European new car sales in August 2024 drop to lowest point in three years – EV registrations down by 44%


European new car sales in August 2024 drop to lowest point in three years – EV registrations down by 44%

New car sales in Europe fell by 18.3% in August to its lowest point in three years, brought about by double-digit losses in major markets such as Germany, France and Italy as well as from dropping electric vehicle (EV) sales, Reuters reports.

According to auto industry body data released earlier this week, last month was the fourth consecutive monthly drop in EV sales, prompting the European Automobile Manufacturers’ Association (ACEA) to ask “EU institutions to come forward with urgent relief measures before new CO2 targets for cars and vans come into effect in 2025.”

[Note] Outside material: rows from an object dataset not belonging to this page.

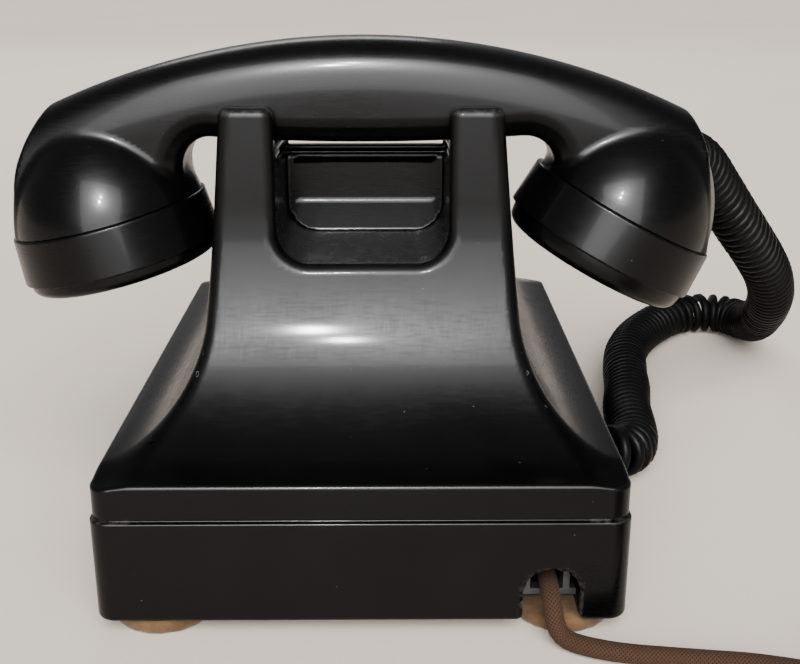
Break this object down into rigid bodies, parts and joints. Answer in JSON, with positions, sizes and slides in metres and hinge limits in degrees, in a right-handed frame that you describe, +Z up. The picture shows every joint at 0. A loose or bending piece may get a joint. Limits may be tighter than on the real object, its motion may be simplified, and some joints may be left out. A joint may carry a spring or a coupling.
{
  "type": "rotary dial desk telephone",
  "caption": "Black desk telephone with a flared housing, cradled handset, rotary dial, curly handset cord and coiled cloth line cord with plug.",
  "frame": {"origin": "centre of the telephone's footprint, cords left out, on the surface that its felt feet stand on", "axes": "+Z up; -Y towards the person who faces the dial; +X to that person's right, along the handset towards its receiver end"},
  "size_m": [0.3155, 0.4116, 0.168],
  "materials": {
    "black_plastic": "polished black thermoset",
    "wheel_black": "black enamel on steel",
    "dark_steel": "black lacquered steel",
    "felt": "tan felt, worn",
    "steel": "zinc plated",
    "dial_metal": "die-cast, satin",
    "brass": "brass and bronze, dull",
    "enamel": "white vitreous enamel with black figures",
    "chrome_trim": "nickel plated",
    "card": "cream card under a clear disc",
    "coil_wire": "wound coil in brown lacquered cloth",
    "tin_can": "tinned steel",
    "brown_plastic": "brown moulded plastic",
    "cord_rubber": "black neoprene, satin",
    "cord_cloth": "woven brown cotton"
  },
  "bodies": {
    "root": {"housing": "black_plastic", "base_plate": "dark_steel", "felt_feet": "felt", "housing_screws": "steel", "plunger_bushes": "black_plastic", "switch_bracket": "steel", "switch_pin": "steel", "switch_springs": "brass", "dial_case": "dial_metal", "dial_bracket": "steel", "number_plate": "enamel", "finger_stop": "chrome_trim", "pulse_springs": "brass", "ringer_frame": "steel", "ringer_coils": "coil_wire", "ringer_magnet": "dark_steel", "gong_left": "brass", "gong_right": "brass", "gong_screws": "steel", "clapper_pin": "steel", "induction_coil": "coil_wire", "condenser": "tin_can", "terminal_block": "brown_plastic", "terminal_screws": "brass", "line_cord_clamp": "steel", "handset_cord_gland": "cord_rubber", "handset_cord": "cord_rubber", "line_cord": "cord_cloth", "line_cord_coil": "cord_cloth", "line_plug": "brown_plastic", "line_plug_pins": "brass"},
    "handset": {"handset_handle": "black_plastic", "receiver_cap": "black_plastic", "transmitter_cap": "black_plastic", "receiver_capsule": "tin_can", "transmitter_capsule": "brass", "receiver_springs": "brass", "transmitter_springs": "brass", "handset_cord_boot": "cord_rubber"},
    "left_plunger": {"plunger_left": "black_plastic"},
    "right_plunger": {"plunger_right": "black_plastic"},
    "bail": {"switch_lever": "brass"},
    "wheel": {"finger_wheel": "wheel_black", "wheel_screw": "steel", "card_ring": "chrome_trim", "number_card": "card", "dial_shaft": "steel", "main_gear": "brass"},
    "governor_body": {"governor": "brass"},
    "clapper_body": {"clapper": "steel"}
  },
  "joints": [
    {"name": "handset_lift", "type": "slide", "parent": "root", "child": "handset", "axis": [0, 0, 1], "range_m": [0, 0.06]},
    {"name": "left_plunger_rise", "type": "slide", "parent": "root", "child": "left_plunger", "axis": [0, 0, 1], "range_m": [0, 0.005]},
    {"name": "right_plunger_rise", "type": "slide", "parent": "root", "child": "right_plunger", "axis": [0, 0, 1], "range_m": [0, 0.005]},
    {"name": "bail_turn", "type": "hinge", "parent": "root", "child": "bail", "pos_m": [0, 0.008, 0.086], "axis": [1, 0, 0], "range_deg": [0, 12.5]},
    {"name": "dial_turn", "type": "hinge", "parent": "root", "child": "wheel", "pos_m": [0, -0.0525, 0.092], "axis": [0, -0.6428, 0.766], "range_deg": [-312, 0], "stiffness_Nm_per_rad": 0.02, "springref_deg": 34.38},
    {"name": "governor_turn", "type": "hinge", "parent": "root", "child": "governor_body", "pos_m": [0.017, -0.05615, 0.07457], "axis": [0, -0.6428, 0.766], "range_deg": [0, 822.6]},
    {"name": "clapper_swing", "type": "hinge", "parent": "root", "child": "clapper_body", "pos_m": [0, 0.051, 0.032], "axis": [0, 0, 1], "range_deg": [-1.8, 1.8], "stiffness_Nm_per_rad": 0.002}
  ],
  "couplings": [
    {"joint": "left_plunger_rise", "follows": "handset_lift", "ratio": 0.08333},
    {"joint": "right_plunger_rise", "follows": "handset_lift", "ratio": 0.08333},
    {"joint": "bail_turn", "follows": "handset_lift", "rad_per_m": 3.607},
    {"joint": "governor_turn", "follows": "dial_turn", "ratio": -2.6333}
  ]
}
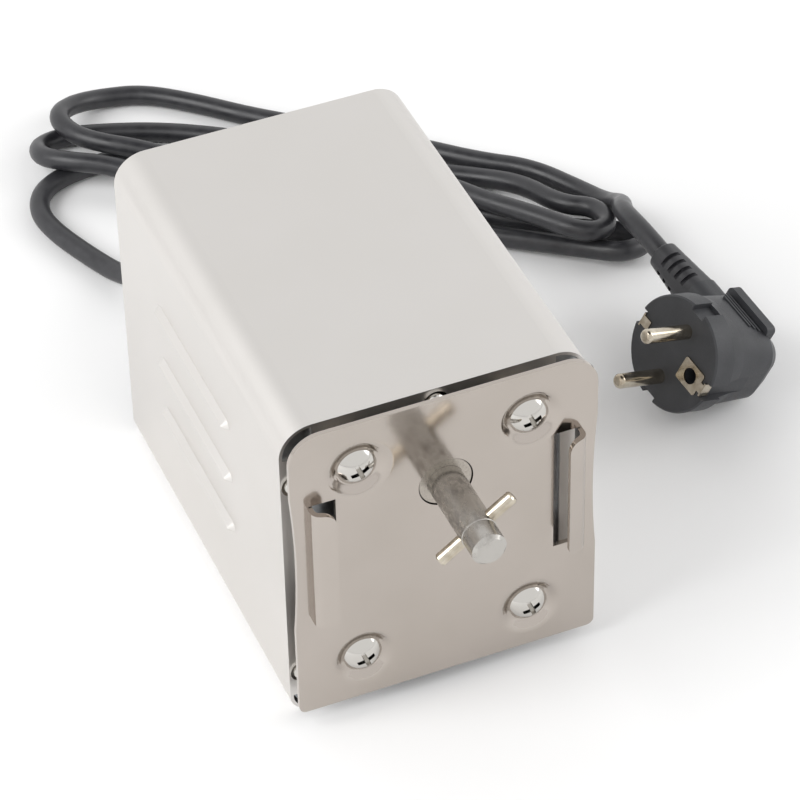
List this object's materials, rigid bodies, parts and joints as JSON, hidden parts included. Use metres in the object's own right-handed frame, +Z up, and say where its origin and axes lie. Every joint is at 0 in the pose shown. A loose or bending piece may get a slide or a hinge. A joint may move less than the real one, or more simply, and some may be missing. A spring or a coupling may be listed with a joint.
{
  "type": "rotisserie motor unit",
  "caption": "Mains rotisserie spit motor unit: folded steel case, slide-in mounting plate, cross-pinned output shaft, synchronous gear motor, and a folded cord with an earthed plug",
  "frame": {"origin": "middle of the base of the motor unit, on the surface it stands on, measured without the free cord", "axes": "+X to the unit's right seen from its shaft side, -Y the way the output shaft points, +Z up"},
  "size_m": [0.1949, 0.342, 0.111],
  "materials": {
    "stainless_sheet": "fine satin stainless steel sheet",
    "plate_steel": "bright rolled steel plate, slightly warm",
    "zinc_sheet": "zinc-plated steel sheet",
    "bright_screw": "bright nickel-plated steel",
    "turned_steel": "turned and machined steel",
    "plated_pin": "nickel-plated pin",
    "bush_metal": "pale sintered bronze",
    "die_cast": "die-cast alloy",
    "brass_gear": "cut brass",
    "copper_winding": "enamelled copper wire",
    "white_nylon": "natural nylon",
    "magnet": "dark ferrite",
    "black_rubber": "black rubber sheath",
    "black_plug": "satin black moulded plug",
    "brown_wire": "brown insulation",
    "blue_wire": "blue insulation",
    "earth_wire": "green and yellow insulation"
  },
  "bodies": {
    "root": {"base_plate": "zinc_sheet", "base_screws": "bright_screw", "cable_gland": "black_rubber", "case_cover": "stainless_sheet", "coil_bobbin": "white_nylon", "coil_winding": "copper_winding", "cord_jacket_end": "black_rubber", "cord_strain_relief": "black_rubber", "core_earth": "earth_wire", "core_live": "brown_wire", "core_neutral": "blue_wire", "earth_lead": "earth_wire", "earth_screw": "bright_screw", "earth_tag": "zinc_sheet", "first_axle": "turned_steel", "front_bush": "bush_metal", "front_wall": "zinc_sheet", "front_wall_screws": "bright_screw", "front_wall_washers": "bright_screw", "gearbox_cover": "die_cast", "gearbox_housing": "die_cast", "gearbox_screws": "bright_screw", "gland_nut": "black_rubber", "motor_bearing_front": "bush_metal", "motor_bearing_rear": "bush_metal", "motor_can": "zinc_sheet", "motor_lead_live": "brown_wire", "motor_lead_neutral": "blue_wire", "motor_plate": "zinc_sheet", "motor_screws": "bright_screw", "mounting_plate": "plate_steel", "mounting_plate_screws": "bright_screw", "plate_spacers": "bright_screw", "plug_body": "black_plug", "plug_earth_clips": "plated_pin", "plug_pins": "plated_pin", "plug_strain_relief": "black_rubber", "pole_plate_front": "zinc_sheet", "pole_plate_rear": "zinc_sheet", "power_cord": "black_rubber", "rear_bush": "bush_metal", "rear_wall": "zinc_sheet", "rear_wall_screws": "bright_screw", "second_axle": "turned_steel", "terminal_block": "white_nylon", "terminal_screws": "bright_screw"},
    "output": {"output_shaft": "turned_steel", "cross_pin": "plated_pin", "output_gear": "turned_steel", "output_key": "turned_steel", "shaft_circlip": "bright_screw"},
    "second": {"second_gear": "turned_steel"},
    "first": {"first_gear": "turned_steel"},
    "rotor": {"rotor_shaft": "turned_steel", "rotor_magnet": "magnet", "rotor_hub": "white_nylon", "motor_pinion": "brass_gear"}
  },
  "joints": [
    {"name": "output_shaft_turn", "type": "hinge", "parent": "root", "child": "output", "pos_m": [0, -0.0373, 0.08], "axis": [0, -1, 0], "continuous": true},
    {"name": "second_gear_turn", "type": "hinge", "parent": "root", "child": "second", "pos_m": [0, -0.0373, 0.0512], "axis": [0, -1, 0], "continuous": true},
    {"name": "first_gear_turn", "type": "hinge", "parent": "root", "child": "first", "pos_m": [0.01747, -0.0373, 0.0385], "axis": [0, -1, 0], "continuous": true},
    {"name": "rotor_turn", "type": "hinge", "parent": "root", "child": "rotor", "pos_m": [0.00056, -0.0373, 0.03235], "axis": [0, -1, 0], "continuous": true}
  ],
  "couplings": [
    {"joint": "second_gear_turn", "follows": "output_shaft_turn", "ratio": -5},
    {"joint": "first_gear_turn", "follows": "output_shaft_turn", "ratio": 25},
    {"joint": "rotor_turn", "follows": "output_shaft_turn", "ratio": -125}
  ]
}
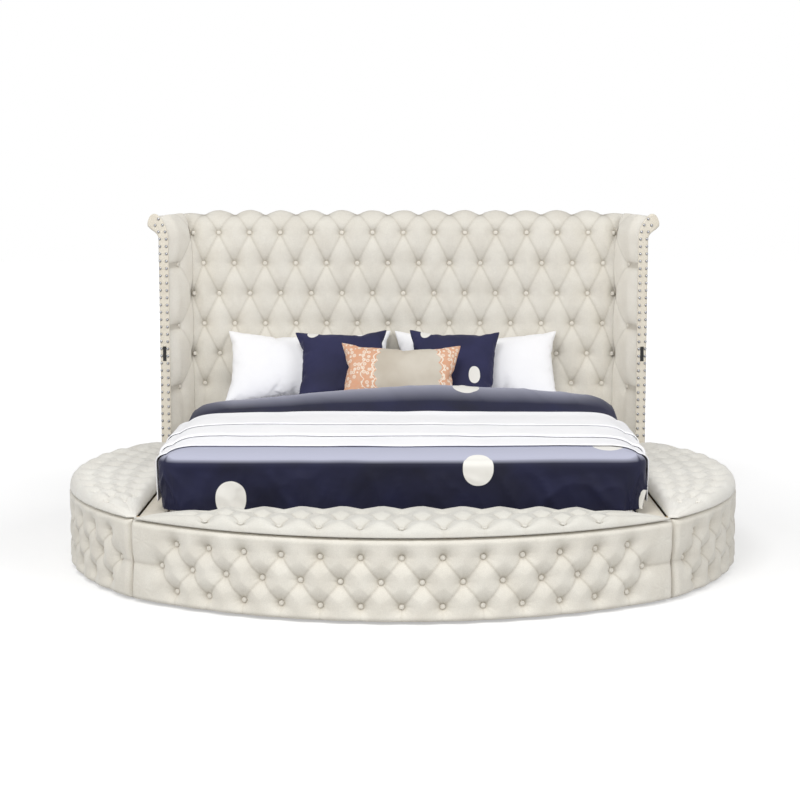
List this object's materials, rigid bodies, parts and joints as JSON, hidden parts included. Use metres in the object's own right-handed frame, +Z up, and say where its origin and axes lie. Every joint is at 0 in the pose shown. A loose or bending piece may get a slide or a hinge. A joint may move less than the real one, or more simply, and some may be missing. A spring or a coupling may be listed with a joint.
{
  "type": "round storage bed",
  "caption": "Round tufted storage bed: curved benches with hinged lids round a made-up mattress, tall winged headboard with rolled top and nail trim.",
  "frame": {"origin": "on the floor, under the middle of the bed's bounding box", "axes": "+Z up, +Y towards the headboard, +X to the right seen from the foot"},
  "size_m": [3.0598, 2.6712, 1.5643],
  "materials": {
    "velvet": "cream velvet with soft sheen",
    "velvet_lid": "pale cream velvet with soft sheen",
    "velvet_band": "cream velvet, smooth stretched band",
    "plywood": "bare plywood",
    "slat_wood": "planed pine",
    "back_cloth": "plain cream back cloth",
    "nail_chrome": "polished nail heads",
    "hinge_steel": "zinc plated",
    "port_black": "fine matt",
    "glide_black": "moulded nylon",
    "sheet_white": "plain white cotton",
    "quilt_navy": "navy cotton with sparse cream ovals",
    "throw_white": "soft white cotton blanket",
    "cushion_navy": "navy cotton with cream spots",
    "cushion_coral": "coral and cream woven print"
  },
  "bodies": {
    "bed_frame": {"bench_end_boards": "plywood", "bench_inner_boards": "plywood", "centre_legs": "slat_wood", "centre_rail": "slat_wood", "duvet": "quilt_navy", "front_bench_back": "plywood", "front_bench_floor": "plywood", "front_ledge": "velvet_band", "front_panel_board": "plywood", "front_panel_buttons": "velvet", "front_panel_pad": "velvet", "glides": "glide_black", "headboard_back_cover": "back_cloth", "headboard_board": "plywood", "headboard_buttons": "velvet", "headboard_pad": "velvet", "hinge_leaves": "hinge_steel", "hinge_pins": "hinge_steel", "left_bench_floor": "plywood", "left_cushion": "cushion_navy", "left_panel_board": "plywood", "left_panel_pad": "velvet", "left_pillow": "sheet_white", "left_wing_board": "plywood", "left_wing_front_band": "velvet_band", "left_wing_outer_cover": "velvet", "left_wing_pad": "velvet", "lumbar_cushion": "cushion_coral", "mattress": "sheet_white", "power_ports": "port_black", "right_bench_floor": "plywood", "right_cushion": "cushion_navy", "right_panel_board": "plywood", "right_panel_pad": "velvet", "right_pillow": "sheet_white", "right_wing_board": "plywood", "right_wing_front_band": "velvet_band", "right_wing_outer_cover": "velvet", "right_wing_pad": "velvet", "side_ledges": "velvet_band", "side_panel_buttons": "velvet", "side_rails": "slat_wood", "slat_cleats": "slat_wood", "slats": "slat_wood", "throw": "throw_white", "wing_buttons": "velvet", "wing_nailheads": "nail_chrome"},
    "front_lid": {"front_lid_board": "plywood", "front_lid_pad": "velvet_lid", "front_lid_buttons": "velvet_lid", "front_lid_leaves": "hinge_steel"},
    "left_lid": {"left_lid_board": "plywood", "left_lid_pad": "velvet_lid", "left_lid_buttons": "velvet_lid", "left_lid_leaves": "hinge_steel"},
    "right_lid": {"right_lid_board": "plywood", "right_lid_pad": "velvet_lid", "right_lid_buttons": "velvet_lid", "right_lid_leaves": "hinge_steel"}
  },
  "joints": [
    {"name": "front_lid_hinge", "type": "hinge", "parent": "bed_frame", "child": "front_lid", "pos_m": [0, -0.91863, 0.346], "axis": [-1, 0, 0], "range_deg": [0, 70]},
    {"name": "left_lid_hinge", "type": "hinge", "parent": "bed_frame", "child": "left_lid", "pos_m": [-1.084, 0.12372, 0.346], "axis": [0, 1, 0], "range_deg": [0, 60]},
    {"name": "right_lid_hinge", "type": "hinge", "parent": "bed_frame", "child": "right_lid", "pos_m": [1.084, 0.12372, 0.346], "axis": [0, -1, 0], "range_deg": [0, 60]}
  ]
}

The association said that sales of full EVs fell by 43.9% in August, with the continent’s biggest EV markets, Germany and France, recording drops of 68.8% and 33.1% respectively, but it wasn’t just with full electrics, as sales of plug-in hybrids also slumped by 22.3% last month.

In the first eight months of 2024, new BEV registrations accounted for 12.6% of the total volume in Europe, down by 1.4% from the 13.9% from the same period last year. Sales of petrol and diesel vehicles also contracted during the January-August period. but hybrids have gained traction in the overall table, with buyers viewing them as an affordable compromise between ICE and fully-electric paths.

European new car sales in August 2024 drop to lowest point in three years – EV registrations down by 44%

Europe’s three largest carmakers, Volkswagen, Stellantis and Renault fell by 14.8%, 29.5% and 13.9% respectively. Even Tesla was not immune, with the EV maker recording a 43.2% drop last month. In general, sales in the continent are below pre-Covid-19 levels and Volkswagen said that this trend could continue for the foreseeable future.

The slowdown in EV registrations is partly due to diverging policies on green incentives across the union, with regulators having imposed hefty tariffs to try to keep out cheap Chinese EVs, potentially adding to purchase prices. In a bid to revive the market, Germany agreed earlier this month to offer tax deductions of up to 40% for companies on their EV sales.

It’s not all gloom, because campaign group Transport & Environment believes that the market will recover, predicting battery electric cars will reach a total market share of between 20% and 24% by 2025 in the EU, mostly because of lower selling prices.